The evaluating circuit also contains a differential amplifier, which is likewise connected to the measured signal of the detector means and which receives a signal of the monitor diode, which signal is proportional to the radiation output from the laser diode. The output voltage of the differential amplifier corresponds to the absorption of the measured oxygen concentration. Since the absorption line is particularly weak in the case of oxygen, this so-called second harmonic of the absorption line, which corresponds to the output voltage of the lock-in amplifier, is used for the concentration measurement. The advantage of this process is that due to the detection with the doubled a.c. component frequency of the laser diode, the measuring frequency is shifted into a range in which the laser noise is markedly reduced. Furthermore, the great offset is eliminated, so that the dynamic range can be made more efficient for the evaluation.
A process for the laser spectroscopic determination of oxygen concentrations on the basis of a direct absorption measurement in the wavelength range of 760 nm to 770 nm has been known from U.S. Pat. No. 5,448,071. The laser diode with a model ML-4405 monitor diode from Mitsubishi, which is likewise used as the radiation source, is supplied with direct current varying in steps and having a periodic curve, wherein each period consists of a series of intervals with constant current. In one embodiment, the duration of each interval with constant current is about 0.1 msec to 10 msec. A phase-sensitive detection, as was described above, is not possible.

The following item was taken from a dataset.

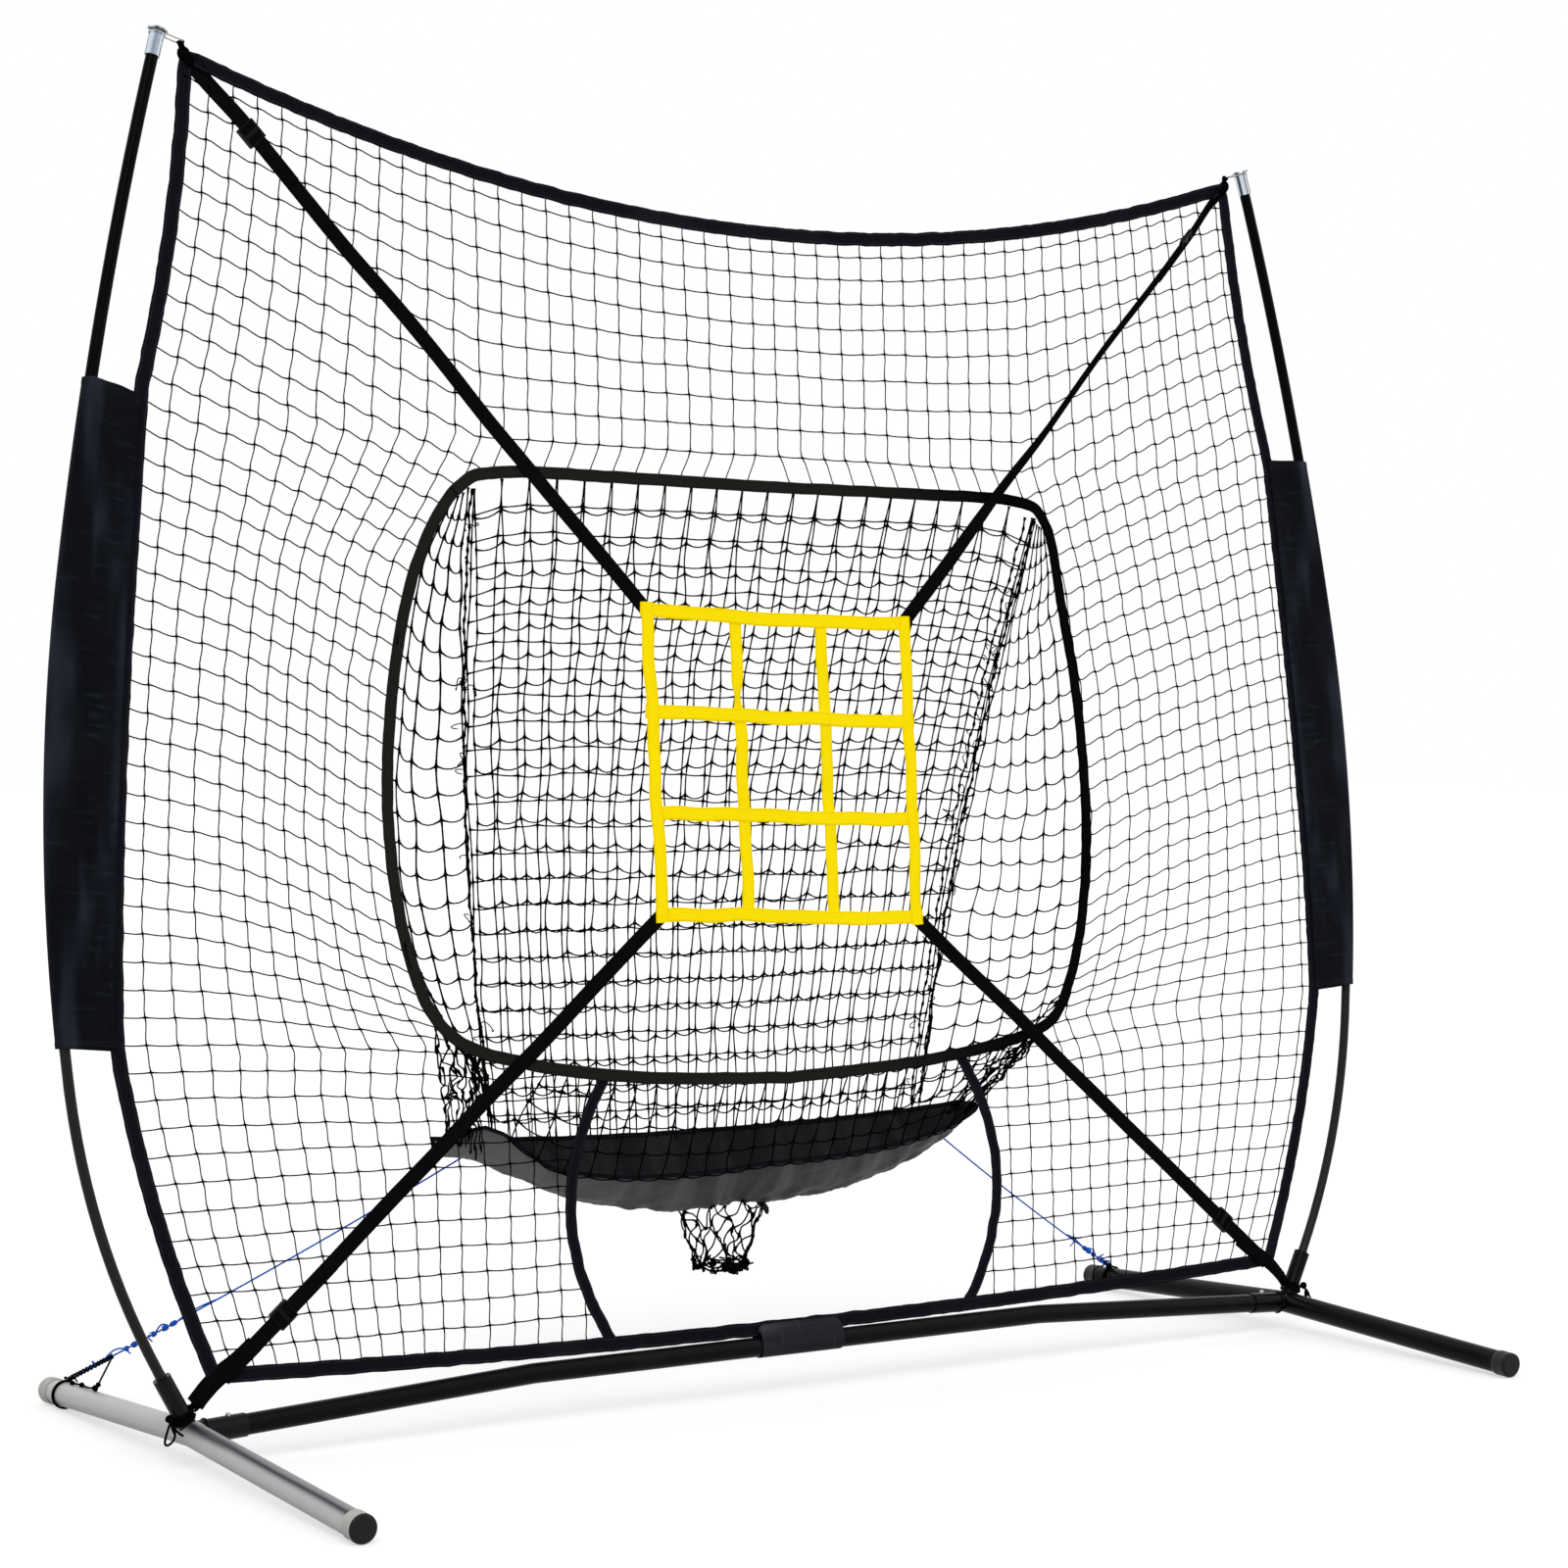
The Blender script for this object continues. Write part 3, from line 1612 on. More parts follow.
@dataclass
class Hardware:
    """Rigid parts: tubes, caps, poles, ferrules, links, buttons and sliders."""

    finishes: dict = field(
        default_factory=lambda: {
            "foot_left": GREY_COAT,
            "foot_right": BLACK_COAT,
            "crossbar_left": BLACK_COAT,
            "crossbar_right": BLACK_COAT,
            "crossbar_coupler": BLACK_COAT,
            "snap_button_": SPRING,
            "button_spring_": SPRING,
            "lower_pole_": GLASS_ROD,
            "upper_pole_": POLE_COAT,
            "tip_ferrule_": CHROME,
            "corner_link_": WIRE,
            "slider_": SLIDER,
        }
    )
    stub_rise: float = math.radians(3.0075)
    cap_length: float = 30.0
    cap_r: float = 20.9
    sharp: float = math.radians(32)

    def weld(self, centre: Array, axis: Array, radius: float, seed: int) -> Shape:
        """A rippled weld bead round a joint.

        Args:
            centre: middle of the ring.
            axis: direction through the ring.
            radius: radius of the bead's centre line.
            seed: number that fixes its unevenness.

        Returns:
            The bead.
        """
        axis = unit(axis)
        side = unit(np.cross(axis, (0.0, 1.0, 0.0)))
        other = np.cross(axis, side)
        turn = np.linspace(0.0, 2.0 * math.pi, 121)[:, None]
        ring = centre + radius * (side * np.cos(turn) + other * np.sin(turn))
        size = 1.9 + 0.35 * np.sin(turn[:, 0] * 38) + 0.25 * np.sin(turn[:, 0] * (3 + seed))
        return tube(ring, size, 8)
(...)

In this process, the base line is determined in a first step several line widths from the center of the absorption line by detecting the measuring radiation having passed through the gas sample, on the one hand, and a reference radiation, which does not pass through the gas sample, on the other hand. The base line thus determined is subtracted from the absorption signal of the line center, which is measured in a subsequent step. The base line drift, noise and/or interference effects can be eliminated by adjusting additional control circuits, so that the output signal corresponds only to a change in the signal in the gas sample and is thus proportional to the concentration.

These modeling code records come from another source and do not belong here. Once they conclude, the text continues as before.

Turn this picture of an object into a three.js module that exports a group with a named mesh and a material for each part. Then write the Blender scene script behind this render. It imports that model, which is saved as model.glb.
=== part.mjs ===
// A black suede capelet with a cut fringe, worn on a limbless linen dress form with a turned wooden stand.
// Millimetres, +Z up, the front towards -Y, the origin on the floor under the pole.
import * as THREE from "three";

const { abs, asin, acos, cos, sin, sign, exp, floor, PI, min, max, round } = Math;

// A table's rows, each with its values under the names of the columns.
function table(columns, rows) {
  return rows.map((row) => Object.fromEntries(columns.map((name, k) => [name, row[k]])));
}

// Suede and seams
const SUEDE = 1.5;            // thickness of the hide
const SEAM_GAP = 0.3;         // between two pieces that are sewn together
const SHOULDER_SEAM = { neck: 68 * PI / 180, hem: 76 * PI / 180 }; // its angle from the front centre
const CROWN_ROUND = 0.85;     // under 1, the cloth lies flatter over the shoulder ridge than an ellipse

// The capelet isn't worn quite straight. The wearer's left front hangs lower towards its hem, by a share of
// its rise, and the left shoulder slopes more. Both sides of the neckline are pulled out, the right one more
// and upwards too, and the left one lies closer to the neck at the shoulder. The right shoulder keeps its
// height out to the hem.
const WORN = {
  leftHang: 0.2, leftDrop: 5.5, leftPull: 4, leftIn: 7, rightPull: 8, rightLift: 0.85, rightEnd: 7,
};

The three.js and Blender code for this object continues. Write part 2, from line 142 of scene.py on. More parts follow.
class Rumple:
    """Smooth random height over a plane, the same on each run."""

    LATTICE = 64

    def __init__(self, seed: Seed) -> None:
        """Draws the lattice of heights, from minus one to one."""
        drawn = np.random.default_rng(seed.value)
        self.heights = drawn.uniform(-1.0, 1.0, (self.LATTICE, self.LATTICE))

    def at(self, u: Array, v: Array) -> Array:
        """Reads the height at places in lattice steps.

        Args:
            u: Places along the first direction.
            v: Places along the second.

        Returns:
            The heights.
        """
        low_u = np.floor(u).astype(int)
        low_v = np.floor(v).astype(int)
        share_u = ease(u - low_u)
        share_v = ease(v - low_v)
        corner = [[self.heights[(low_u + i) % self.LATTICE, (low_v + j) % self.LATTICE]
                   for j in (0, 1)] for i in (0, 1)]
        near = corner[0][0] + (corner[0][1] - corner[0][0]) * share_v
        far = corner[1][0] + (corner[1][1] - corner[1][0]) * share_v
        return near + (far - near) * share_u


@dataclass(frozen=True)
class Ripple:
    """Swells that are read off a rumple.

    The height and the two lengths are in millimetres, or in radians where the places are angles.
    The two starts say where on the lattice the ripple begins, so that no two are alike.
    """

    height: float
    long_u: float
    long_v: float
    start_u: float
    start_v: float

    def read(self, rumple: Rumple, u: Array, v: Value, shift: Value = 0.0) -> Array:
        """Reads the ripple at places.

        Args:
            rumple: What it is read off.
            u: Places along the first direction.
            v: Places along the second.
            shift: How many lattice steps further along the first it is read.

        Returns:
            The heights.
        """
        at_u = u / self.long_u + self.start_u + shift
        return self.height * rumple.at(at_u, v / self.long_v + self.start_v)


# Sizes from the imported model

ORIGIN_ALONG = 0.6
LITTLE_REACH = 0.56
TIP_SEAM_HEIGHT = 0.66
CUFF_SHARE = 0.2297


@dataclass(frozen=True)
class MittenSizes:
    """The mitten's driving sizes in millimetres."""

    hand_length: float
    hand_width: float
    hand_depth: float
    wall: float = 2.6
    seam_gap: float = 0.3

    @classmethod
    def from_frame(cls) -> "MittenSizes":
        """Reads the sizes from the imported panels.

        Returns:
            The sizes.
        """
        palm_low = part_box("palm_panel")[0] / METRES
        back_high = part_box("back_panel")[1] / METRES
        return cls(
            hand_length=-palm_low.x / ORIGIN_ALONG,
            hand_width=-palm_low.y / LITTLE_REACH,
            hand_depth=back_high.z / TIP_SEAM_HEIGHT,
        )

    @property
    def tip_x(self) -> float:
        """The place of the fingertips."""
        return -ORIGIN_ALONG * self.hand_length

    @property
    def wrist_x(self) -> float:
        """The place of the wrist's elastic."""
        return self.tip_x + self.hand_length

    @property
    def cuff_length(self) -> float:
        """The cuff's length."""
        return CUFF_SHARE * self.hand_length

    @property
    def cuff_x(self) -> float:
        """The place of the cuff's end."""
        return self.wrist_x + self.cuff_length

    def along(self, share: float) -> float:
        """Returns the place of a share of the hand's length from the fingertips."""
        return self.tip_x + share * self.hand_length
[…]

Furthermore, to determine the center of the absorption line, the control current and thus the frequency of the laser are set and varied stepwise in such a way that the laser is led to a point of the ascending flank of the absorption line, to the center, and to a point of the descending flank of the absorption line, wherein the difference between the center and the point of the ascending flank is equal to the difference between the center and the point of the descending flank, i.e., the current intervals are equal. Should the mean current value not exactly correspond to the center of the line, the two points to the right and left of the center show different absorption signals. The control current will then be adjusted until the two signals to the right and left of the center become equal.
Based on this process, the points of the ascending and descending flanks are selected according to U.S. Pat. No. 5,491,341 such that their absorption signals correspond to half the absorption signal of the line center. The current intervals are then a measure of the width of the absorption line. Changes in the line width, as they occur, e.g., in the case of a change in the composition of the gas sample, can be compensated with this information.
One drawback of both the process described by M. Kroll et al. and the process according to U.S. Pat. No. 5,448,071 is that the use of the Fabry-Perot Laser diode ML-4405 does not permit long-term stable use, because mode jumps usually occur due to aging processes after an operating time of one year and the working point will no longer be located on the selected absorption line. Then, correct measurements are no longer possible. Tuning to another absorption line is not easily possible, because a stable mode must be found. Furthermore, the sensor must be recalibrated.
Furthermore, a great drawback of the process described by M. Kroll et al. is the fact that it is not possible to compensate changes in the line width of the absorption lines, which are caused by temperature and pressure variations as well as by collisions with different components of a gas sample (foreign gas effect), which lead to a distortion of the concentration measurement.